Para muitas pessoas, há um prazer mórbido em proibir, em uniformizar o comportamento alheio. Muita gente também não fica satisfeita apenas em ver a proibição estabelecida, como agora, porque o fato de existir alguém que fume, mesmo socado dentro de casa, irrita e exaspera, a ponto de dar vontade de prender o infeliz ou degredá-lo numa ilha deserta sem nada que ele possa fumar. É disso que tenho medo, porque me acostumei a um pouquinho de privacidade e vejo que ela vai gradualmente para a cucuia.
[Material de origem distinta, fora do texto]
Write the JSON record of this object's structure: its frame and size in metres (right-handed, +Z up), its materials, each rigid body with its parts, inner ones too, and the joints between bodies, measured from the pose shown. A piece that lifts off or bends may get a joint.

Segundo me contam, por exemplo, a Microsoft está experimentando um programa para proteger trabalhadores, monitorando permanentemente dados como pressão arterial, batimentos cardíacos, respiração etc. Ótimos para prevenir, por exemplo, um infarto, mas também bons para pegar a hora em que um e-mail irritou seu destinatário ou um cochilo curto interrompeu o trabalho. Algumas empresas já testam regularmente seus empregados, para verificar se, mesmo em casa e sem incomodar ninguém, usam alguma substância nociva ou proibida. Não sei se monitoram quem fuma em casa, mas deve haver algumas que o façam e não duvido nada que algum empresário brasileiro não esteja sonhando com isso.
Bem, tem que goste. O mundo, com essas medidas, não fica tão inquietante, tão desarrumado, tão imprevisível. Vamos ser cada vez mais como as abelhas, as formigas ou os cupins, tudo organizado, tudo uniforme, nenhuma atividade inútil, todo mundo se comportando em função do bem comum, ninguém fazendo nada que não possa ser racionalmente justificado. Eu sei que haverá quem ache que nisso vai um certo exagero e eu concordo: exagero nas previsões moderadas, porque suspeito que a verdade vai ser muito pior e fico bastante grato por, se der sorte, não estar mais aqui para ver. Quanto aos anti-tabagistas militantes ou religiosos, que tenham sucesso nas próximas batalhas para varrer o feio vício da face da terra. Mais cedo ou mais tarde, todos comemorarão na área de não-fumantes do cemitério.